Pour découvrir Maryse Condé, j’ai choisi de lire Moi, Tituba sorcière noire de Salem, publié en 1986. Ce roman raconte l’histoire de la sorcière Tituba née aux Barbades, qui traverse l’esclavage dans les colonies du Nouveau Monde, le célèbre procès des sorcières de Salem de 1692, et les révoltes des esclaves marrons aux Antilles. Maryse Condé écrit le récit imaginé d’un personnage réel, mêlant ainsi faits historiques, inventés et éléments magiques. Elle redonne une place dans le canon littéraire francophone aux sorcières brûlées et aux esclaves violentées.
Le livre marque par sa représentation importante de la violence physique, morale et matérielle. La douleur et la souffrance de peuples réduits en esclavage sont brandies dans les paroles de Tituba : « Je hurlai et plus je hurlais, plus j’éprouvais le désir de hurler. De hurler ma souffrance, ma révolte, mon impuissante colère. Quel était ce monde qui avait fait de moi une esclave, une orpheline, une paria ? Quel était ce monde qui me séparait des miens ? Qui m’obligeait à vivre parmi des gens qui ne parlaient pas ma langue, qui ne partageaient pas ma religion, dans un pays malgracieux, peu avenant ? ». Les viols à répétition, la déshumanisation, les coups et les humiliations font de la vie une source de désespoir, « Pour une esclave, la maternité n’est pas un bonheur. Elle revient à expulser dans un monde de servitude et d’abjection, un petit innocent dont il lui sera impossible de changer la destinée. »
Le récit expose les paradoxes omniprésents de la société puritaine de Salem. La religion ultra rigoureuse, représentante de la loi et du dogme, dénonce la sorcellerie comme diablerie, alors qu’elle est elle-même source de souffrance et d’enfermement en perpétuant les atrocités de l’esclavage et en maintenant une peur aveugle de la damnation. « C’est peut-être parce qu’ils ont fait tout ce mal à leurs semblables, à ceux-là parce qu’ils ont la peau noire, à ceux-là parce qu’ils l’ont rouge, qu’ils ont si fort le sentiment d’être damnés ? ».

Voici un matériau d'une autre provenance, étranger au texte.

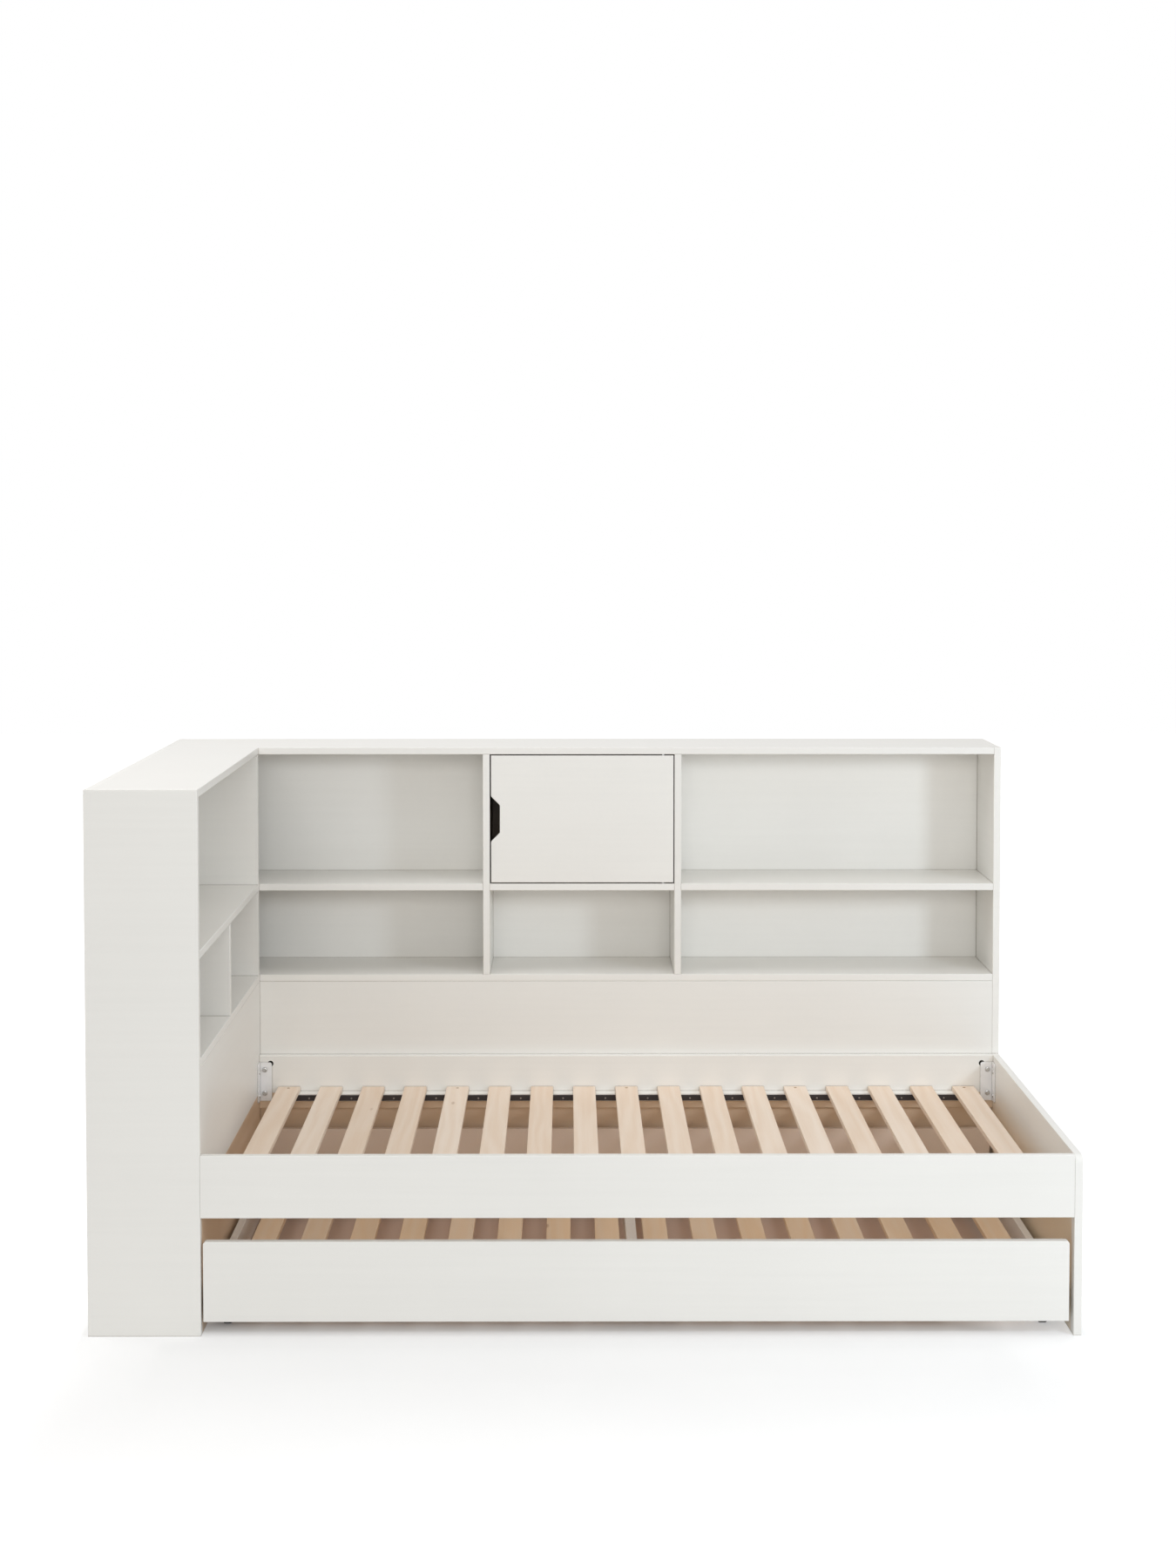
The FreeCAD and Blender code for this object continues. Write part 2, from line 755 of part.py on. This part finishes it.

Moi, Tituba, sorcière noire de Salem comporte des sources et archives historiques qui renforcent l’aspect poignant de l’œuvre, en rapportant les discours de la vraie Tituba lors de son procès à Salem. Il fait aussi référence à la littérature américaine, tels le roman La Lettre Écarlate, du romancier romantique Nathaniel Hawthorne, et de la pièce Les Sorcières de Salem du dramaturge Arthur Miller, qui rappellent le 17e siècle américain, l’apogée du puritanisme et la chasse aux sorcières.
Des références directes au livre La Lettre Écarlate sont présentes, à travers le personnage de Hester, faisant référence à l’héroïne de Hawthorne, enfermée pour cause d’adultère que Tituba rencontre en prison, « On ne lapide pas les femmes adultères. Je crois qu’elles portent sur la poitrine une lettre écarlate. » Maryse Condé créé une bibliothèque textuelle, car elle incorpore au sein de son œuvre un personnage provenant d’un autre, et elle développe ainsi un dialogue intertextuel avec l’histoire littéraire.
Pour finir, le livre présente certaines lueurs d’espoir et de joie, à travers l’amour que Tituba porte à ses amants, la rencontre avec Hester en prison et les révoltes des esclaves. Elle réussit à préserver son humanité au sein des sociétés assombries par la barbarie. « L’avenir appartient à ceux qui savent le façonner et crois-moi, […] ils y parviennent par des actes. ».